YOUR GOAL:
Repeat exactly the lines from the start of the records below through the line that contains "add_block(mesh, low, low", including both.

>> BEGIN PROVIDED DATA

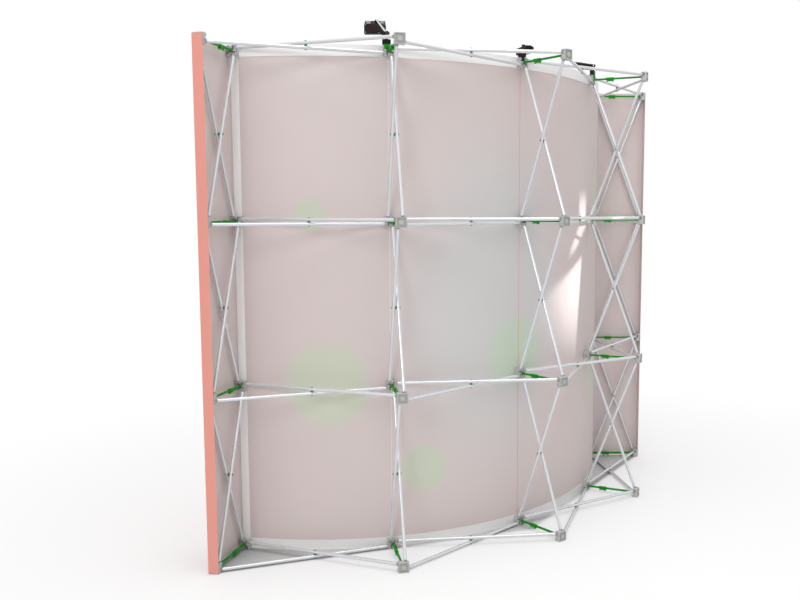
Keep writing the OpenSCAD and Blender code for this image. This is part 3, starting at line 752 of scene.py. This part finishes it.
    def screws(self, mesh, look):
        """Four slotted screws on the back, each a disc with a raised bar on both sides of its slot."""
        radius, height, sides = 0.0017, 0.0008, 20
        bar, bar_offset, skin = Vector((0.0012, 0.0005, 0.0022)), 0.0009, 0.0001
        back = look.head_depth / 2 + skin
        for x, z in ((0.088, 0.0035), (0.088, 0.0365), (0.008, 0.0365), (0.030, 0.0028)):
            centre = Vector((x, back, LAMP_STAND + z))
            add_rod(mesh, centre, centre + Vector((0, height, 0)), radius, sides)
            for side in (-1, 1):
                low = centre + Vector((side * bar_offset - bar.x / 2, height + 0.00002, -bar.z / 2))
                add_block(mesh, low, low + bar)

    def knob(self, mesh, look):
        """The tilt knob on the pivot, with grip lobes and a low boss."""
        steps, lobes, radius, lobe = 48, 8, 0.0058, 0.0006
        start, thickness = 0.0140, 0.0055
        boss_start, boss_end, boss_radius, boss_tip = 0.01955, 0.0204, 0.0035, 0.003
        points = []
        for angle in (math.tau * step / steps for step in range(steps)):
            reach = radius + lobe * math.cos(lobes * angle)
            points.append((start, reach * math.cos(angle), reach * math.sin(angle)))
        add_prism(mesh, points, (thickness, 0, 0))
        add_rod(mesh, (boss_start, 0, 0), (boss_end, 0, 0), boss_radius, 24, boss_tip)

    def ring(self, mesh, look):
        """The knurled ring where the neck enters the base."""
        teeth, bore, radius, tooth = 36, 0.00755, 0.0079, 0.0004
        foot, height = -0.0145, 0.0045
        inner = bmesh.ops.create_circle(mesh, segments=2 * teeth, radius=bore)["verts"]
        outer = bmesh.ops.create_circle(mesh, segments=2 * teeth, radius=radius)["verts"]
        for vert in outer[1::2]:
            vert.co *= (radius + tooth) / radius
        bmesh.ops.translate(mesh, vec=(0, 0, foot), verts=inner + outer)
        band = bmesh.ops.bridge_loops(mesh, edges=mesh.edges[:])["faces"]
        made = bmesh.ops.extrude_face_region(mesh, geom=band, use_keep_orig=True)
        top = [one for one in made["geom"] if isinstance(one, bmesh.types.BMVert)]
        bmesh.ops.translate(mesh, vec=(0, 0, height), verts=top)


class BACKWALL_OT_build_studio(Operator):
    """Build the floor, the lights and the camera"""

    bl_idname = "backwall.build_studio"
    bl_label = "Build the studio"

    def execute(self, context):
        scene = context.scene
        look = scene.studio_set
        scene.view_settings.view_transform = "Standard"
        self.add_floor(look)
        self.add_sky(scene, look)
        self.add_light("key light", place=(7.6, 4.7, 5.2), target=(0.2, 0.0, 1.1), size=3.0,
                       power=look.key_power)
        self.add_light("top light", place=(0.3, 1.2, 7.0), target=(0.3, 1.2, 0.0), size=6.0,
                       power=look.top_power)
        self.add_spot("glow high", place=(-0.95, 1.05, 1.95), target=(-0.56, 0.03, 1.52),
                      power=look.glow_power * 1.1, pattern=self.streak)
        self.add_spot("glow low", place=(-0.86, 1.20, 1.30), target=(-0.454, 0.072, 1.129),
                      power=look.glow_power * 1.2, pattern=self.patch)
        self.add_camera(scene)
        return {"FINISHED"}

    def add_camera(self, scene):
        """The reference view, tilted a little down."""
        camera = bpy.data.cameras.new("camera")
        camera.lens = CAMERA_LENS
        camera.sensor_width = CAMERA_SENSOR
        camera.shift_x, camera.shift_y = CAMERA_SHIFT
        camera.clip_end = 200.0
        view = bpy.data.objects.new("camera", camera)
        view.location = CAMERA_PLACE
        level = math.cos(CAMERA_PITCH)
        forward = Vector((-math.sin(CAMERA_YAW) * level, -math.cos(CAMERA_YAW) * level,
                          -math.sin(CAMERA_PITCH)))
        view.rotation_euler = forward.to_track_quat("-Z", "Y").to_euler()
        scene.collection.objects.link(view)
        scene.camera = view

    def add_floor(self, look):
        """A pale floor that darkens in corners and fades to white away from the backwall."""
        mesh = bmesh.new()
        bmesh.ops.create_grid(mesh, x_segments=4, y_segments=4, size=30.0)
        data = bpy.data.meshes.new("studio floor")
        mesh.to_mesh(data)
        mesh.free()
        floor = bpy.data.objects.new("studio_floor", data)
        bpy.context.scene.collection.objects.link(floor)
        finish = Finish("studio floor", look.floor_colour, 0.6)
        seen = finish.node("ShaderNodeLightPath").outputs["Is Camera Ray"]
        outside = self.outside(finish)
        # Open air is 1 on open floor and less near a wall, most of all under the lattice.
        depth_inside, depth_outside, depth_unseen = 1.0, 0.2, 0.3
        nook = finish.node("ShaderNodeAmbientOcclusion", samples=8)
        nook.inputs["Distance"].default_value = look.nook_reach
        depth = finish.between(outside, depth_inside, depth_outside)
        depth = finish.math("MULTIPLY", finish.between(seen, depth_unseen, depth), look.nook_depth)
        open_air = finish.math("POWER", nook.outputs["AO"], depth)
        finish.paint(finish.mix(open_air, opaque(shade(look.floor_colour, 0.08)),
                                finish.tint(0.4, 0.003)))
        # White light of its own washes it out: a little inside, more outside, and all far away.
        glow_inside, fade_start = 0.1, 1.2
        away = finish.node("ShaderNodeVectorMath", operation="LENGTH")
        finish.feed(away.inputs[0], finish.place)
        glow = finish.math("MULTIPLY", open_air,
                           finish.between(outside, glow_inside, look.floor_glow))
        fading = finish.between(away.outputs["Value"], glow, 1.0, fade_start, look.fade_distance,
                                smooth=True)
        mixed = finish.node("ShaderNodeMixShader")
        finish.feed(mixed.inputs[0], finish.math("MULTIPLY", fading, seen))
        finish.feed(mixed.inputs[1], finish.shader.outputs[0])
        finish.feed(mixed.inputs[2], finish.node("ShaderNodeEmission").outputs[0])
        finish.feed(finish.tree.nodes["Material Output"].inputs["Surface"], mixed.outputs[0])
        data.materials.append(finish.material)

    def outside(self, finish):
        """0 on the floor that the lattice covers and 1 beyond it, softened between the two."""
        # The line of the lowest cross tube beside an end column: its normal and its distance.
        line_aside, line_back, line_distance = 0.331, 0.944, 0.2241
        across, back, _ = finish.parts(finish.place)
        aside = finish.math("ABSOLUTE", across)
        beyond = finish.math("MULTIPLY_ADD", back, line_back,
                             finish.math("MULTIPLY_ADD", aside, line_aside, -line_distance))
        from_centre = finish.math("ADD", back, CURVE_CENTRE)
        turn = finish.math("ARCTAN2", aside, from_centre)
        last_turn = column_turn(1) + 0.01
        behind = finish.between(beyond, 0.0, 1.0, -0.01, 0.03, smooth=True)
        beside = finish.between(turn, 0.0, 1.0, last_turn, last_turn + 0.01)
        in_front = finish.between(finish.length(aside, from_centre), 1.0, 0.0,
                                  FILM_INNER - 0.012, FILM_INNER)
        return finish.math("MAXIMUM", behind, finish.math("MAXIMUM", beside, in_front))

    def add_sky(self, scene, look):
        """Even light from all round, plain white where it is seen, mirrored or looked through."""
        world = bpy.data.worlds.new("studio sky")
        scene.world = world
        world.use_nodes = True
        nodes = Nodes(world.node_tree)
        background = nodes.tree.nodes["Background"]
        background.inputs["Color"].default_value = opaque((1, 1, 1))
        ray = nodes.node("ShaderNodeLightPath").outputs
        seen = nodes.math("MAXIMUM", ray["Is Camera Ray"], ray["Is Glossy Ray"])
        seen = nodes.math("MAXIMUM", seen, ray["Is Transmission Ray"])
        nodes.feed(background.inputs["Strength"], nodes.between(seen, look.sky_strength, 1.0))

    def add_light(self, name, place, target, size, power):
        """A round soft light."""
        data = bpy.data.lights.new(name, "AREA")
        data.shape = "DISK"
        data.size = size
        data.energy = power
        self.aim(data, place, target)

    def add_spot(self, name, place, target, power, pattern):
        """A spot that lays a shaped glow on the film."""
        data = bpy.data.lights.new(name, "SPOT")
        data.spot_size = math.radians(60.0)
        data.spot_blend = 0.2
        data.shadow_soft_size = 0.012
        data.energy = power
        data.use_nodes = True
        nodes = Nodes(data.node_tree)
        x, y, z = nodes.parts(nodes.node("ShaderNodeTexCoord").outputs["Normal"])
        ahead = nodes.math("ABSOLUTE", z)
        strength = pattern(nodes, nodes.math("DIVIDE", x, ahead), nodes.math("DIVIDE", y, ahead))
        nodes.feed(nodes.tree.nodes["Emission"].inputs["Strength"], strength)
        self.aim(data, place, target)

    def aim(self, data, place, target):
        """Sets a light up in its place, turned to its target."""
        light = bpy.data.objects.new(data.name, data)
        light.location = place
        direction = Vector(target) - Vector(place)
        light.rotation_euler = direction.to_track_quat("-Z", "Y").to_euler()
        bpy.context.scene.collection.objects.link(light)

    # Places in the patterns are slopes off a spot's axis: how far aside and above at 1 m ahead.
    def patch(self, nodes, aside, above):
        """A patch with a straight side, a slanting top and a long fade."""
        side_at, side_slant, top_at, top_slant = 0.088, 0.155, 0.107, 0.38
        soft_at, soft_slant = 0.032, 0.22
        middle, stretch, fade_start, fade_end = 0.09, 1.15, 0.06, 0.40
        past_side = nodes.math("MULTIPLY_ADD", above, -side_slant,
                               nodes.math("SUBTRACT", aside, side_at))
        side = nodes.between(past_side, 1.0, 0.0, -0.009, 0.005, smooth=True)
        past_top = nodes.math("MULTIPLY_ADD", aside, -top_slant,
                              nodes.math("SUBTRACT", above, top_at))
        softness = nodes.math("MULTIPLY_ADD", aside, -soft_slant, soft_at)
        top = nodes.between(nodes.math("DIVIDE", past_top, softness), 1.0, 0.0, -1.0, 0.1,
                            smooth=True)
        away = nodes.length(nodes.math("SUBTRACT", aside, middle),
                            nodes.math("MULTIPLY", above, stretch))
        fade = nodes.between(away, 1.0, 0.0, fade_start, fade_end, smooth=True)
        return nodes.math("MULTIPLY", nodes.math("MULTIPLY", side, top), fade)

    def streak(self, nodes, aside, above):
        """An upright streak whose foot bends aside and narrows."""
        bend_at, bend, narrowing, middle_at, half_width = -0.045, 1.17, 0.25, 0.021, 0.055
        foot = nodes.math("MINIMUM", nodes.math("SUBTRACT", above, bend_at), 0.0)
        middle = nodes.math("MULTIPLY_ADD", foot, bend, middle_at)
        off_middle = nodes.math("ABSOLUTE", nodes.math("SUBTRACT", aside, middle))
        share = nodes.math("DIVIDE", off_middle,
                           nodes.math("MULTIPLY_ADD", foot, narrowing, half_width))
        across = nodes.between(share, 1.0, 0.0, 0.4, 1.2, smooth=True)
        top = nodes.between(above, 1.0, 0.0, 0.02, 0.12, smooth=True)
        end = nodes.between(above, 0.0, 1.0, -0.175, -0.12, smooth=True)
        return nodes.math("MULTIPLY", nodes.math("MULTIPLY", across, top), end)


class BACKWALL_PT_sidebar(Panel):
    """Lists the steps that dress the backwall"""

    bl_idname = "BACKWALL_PT_sidebar"
    bl_label = "Backwall"
    bl_space_type = "VIEW_3D"
    bl_region_type = "UI"
    bl_category = "Backwall"

    def draw(self, context):
        for step in STEPS:
            self.layout.operator(step.bl_idname)
        for group in GROUPS:
            settings = getattr(context.scene, group)
            self.layout.label(text=group.replace("_", " ").capitalize())
            for name in settings.bl_rna.properties.keys():
                if name not in ("rna_type", "name"):
                    self.layout.prop(settings, name)


GROUPS = {
    "lattice_finishes": LatticeFinishes,
    "printed_film": PrintedFilm,
    "lamp_parts": LampParts,
    "studio_set": StudioSet,
}
STEPS = (
    BACKWALL_OT_finish_hubs,
    BACKWALL_OT_finish_tubes,
    BACKWALL_OT_finish_locks,
    BACKWALL_OT_finish_panels,
    BACKWALL_OT_finish_end_panels,
    BACKWALL_OT_build_lamps,
    BACKWALL_OT_build_studio,
)


def register():
    for one in (*GROUPS.values(), *STEPS, BACKWALL_PT_sidebar):
        bpy.utils.register_class(one)
    for name, group in GROUPS.items():
        setattr(bpy.types.Scene, name, PointerProperty(type=group))


def unregister():
    for name in GROUPS:
        delattr(bpy.types.Scene, name)
    for one in reversed((*GROUPS.values(), *STEPS, BACKWALL_PT_sidebar)):
        bpy.utils.unregister_class(one)


def main():
    register()
    for step in STEPS:
        group, name = step.bl_idname.split(".")
        getattr(getattr(bpy.ops, group), name)()


if __name__ == "__main__":
    main()
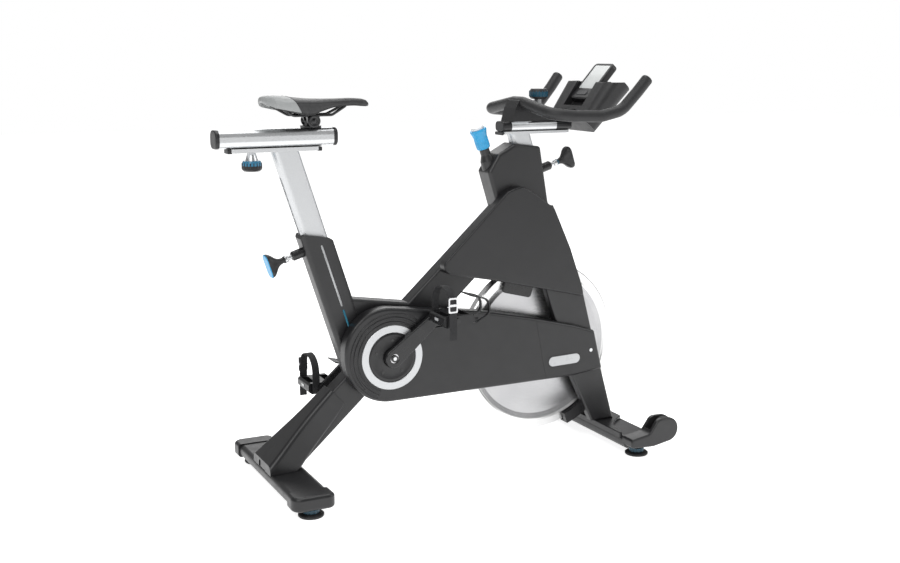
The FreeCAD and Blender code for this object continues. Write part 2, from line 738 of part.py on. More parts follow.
def two_circles(sketch, near, far, x, z):
    """The loop round two circles, one about the origin and one about (x, z)."""
    distance = math.hypot(x, z)
    axis = math.atan2(z, x)
    spread = math.acos((near - far) / distance)
    points = {}
    for name, side in (("top", 1), ("low", -1)):
        angle = axis + side * spread
        points["near_" + name] = V(near * math.cos(angle), near * math.sin(angle), 0)
        points["far_" + name] = V(x + far * math.cos(angle), z + far * math.sin(angle), 0)
    back = V(-near * math.cos(axis), -near * math.sin(axis), 0)
    ahead = V(x + far * math.cos(axis), z + far * math.sin(axis), 0)
    sketch.addGeometry([Part.Arc(points["near_top"], back, points["near_low"]),
                        Part.LineSegment(points["near_low"], points["far_low"]),
                        Part.Arc(points["far_low"], ahead, points["far_top"]),
                        Part.LineSegment(points["far_top"], points["near_top"])], False)


def make_drive():
    """Crank axle, arms, bolts, pulleys, belt, bearings, flywheel and pedals."""
    height = dim("crank_height")
    radius = dim("axle_radius")
    face = num(dim("arm_inner")) + num(dim("arm_thickness"))
    node(cylinder("crank_axle", (0, face - 3, height), RIGHT, radius, 2 * (face - 3)))

    bearings = []
    for label, x, z, bore, outer, y_left in (
            ("crank_bearing_right", 0, height, radius + 0.04, 25.98, -24), ("crank_bearing_left", 0, height, radius + 0.04, 25.98, 62),
            ("wheel_bearing_right", dim("wheel_x"), dim("wheel_height"), dim("wheel_axle") + 0.04, 15.98, -39),
            ("wheel_bearing_left", dim("wheel_x"), dim("wheel_height"), dim("wheel_axle") + 0.04, 15.98, 51)):
        bearings.append(turned(label, (x, y_left, z), RIGHT, ring_profile(bore, outer, 0, 12)))
    node(group("bearings", *bearings))

    half = num(dim("belt_width")) / 2
    belt_left = -dim("belt_plane") + half
    big = num(dim("big_pulley"))
    small = num(dim("small_pulley"))
    crank_pulley = turned("crank_pulley", (0, belt_left, height), RIGHT,
                          [(radius, -8), (28, -8), (28, 2), (big - 12, 2), (big - 12, 0), (big, 0), (big, 8), (big - 12, 8),
                           (big - 12, 6), (28, 6), (28, 8), (radius, 8)])
    holes = new_body("pulley_holes", (0, belt_left, height), RIGHT)
    sketch = new_sketch(holes)
    for k in range(6):
        circle(sketch, 16, 58 * math.cos(math.pi * k / 3), 58 * math.sin(math.pi * k / 3))
    pad(holes, sketch, 8)
    node(cut("drive_pulley", crank_pulley, holes))
    node(turned("flywheel_pulley", (dim("wheel_x"), belt_left, dim("wheel_height")), RIGHT,
                ring_profile(dim("wheel_axle"), dim("small_pulley"), 0, dim("belt_width"))))

    belt = new_body("drive_belt", (0, belt_left - 1, height), RIGHT)
    sketch = new_sketch(belt)
    rise = num(dim("wheel_height")) - num(height)
    for gap in (0.4, 3.4):
        two_circles(sketch, big + gap, small + gap, num(dim("wheel_x")), rise)
    pad(belt, sketch, dim("belt_width") - 2)
    node(belt)

    make_flywheel()
    make_crank_arms()


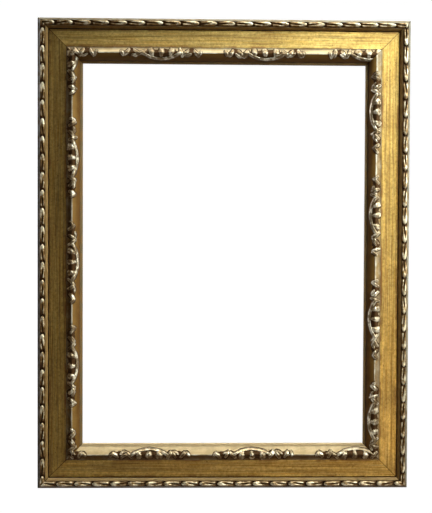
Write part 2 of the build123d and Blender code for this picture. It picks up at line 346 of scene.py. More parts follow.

>> END PROVIDED DATA

SOLUTION FOR THIS EXERCISE:
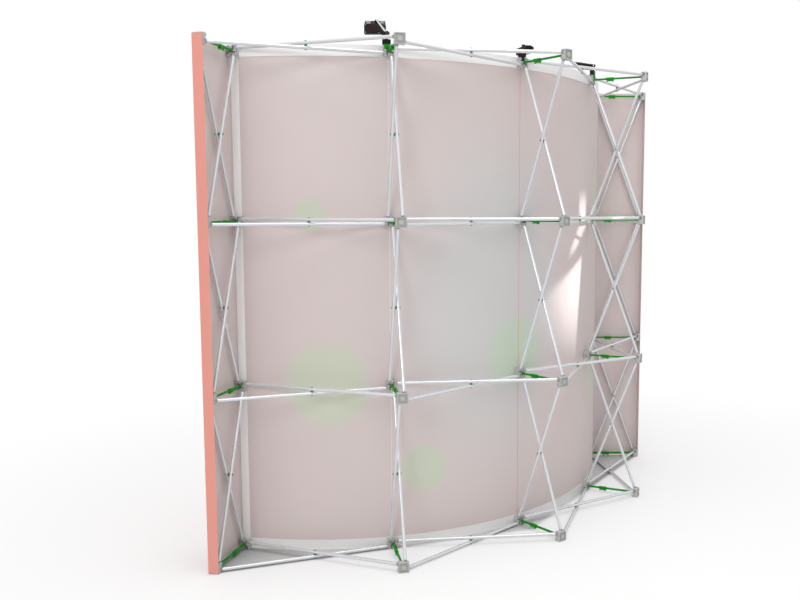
Keep writing the OpenSCAD and Blender code for this image. This is part 3, starting at line 752 of scene.py. This part finishes it.
    def screws(self, mesh, look):
        """Four slotted screws on the back, each a disc with a raised bar on both sides of its slot."""
        radius, height, sides = 0.0017, 0.0008, 20
        bar, bar_offset, skin = Vector((0.0012, 0.0005, 0.0022)), 0.0009, 0.0001
        back = look.head_depth / 2 + skin
        for x, z in ((0.088, 0.0035), (0.088, 0.0365), (0.008, 0.0365), (0.030, 0.0028)):
            centre = Vector((x, back, LAMP_STAND + z))
            add_rod(mesh, centre, centre + Vector((0, height, 0)), radius, sides)
            for side in (-1, 1):
                low = centre + Vector((side * bar_offset - bar.x / 2, height + 0.00002, -bar.z / 2))
                add_block(mesh, low, low + bar)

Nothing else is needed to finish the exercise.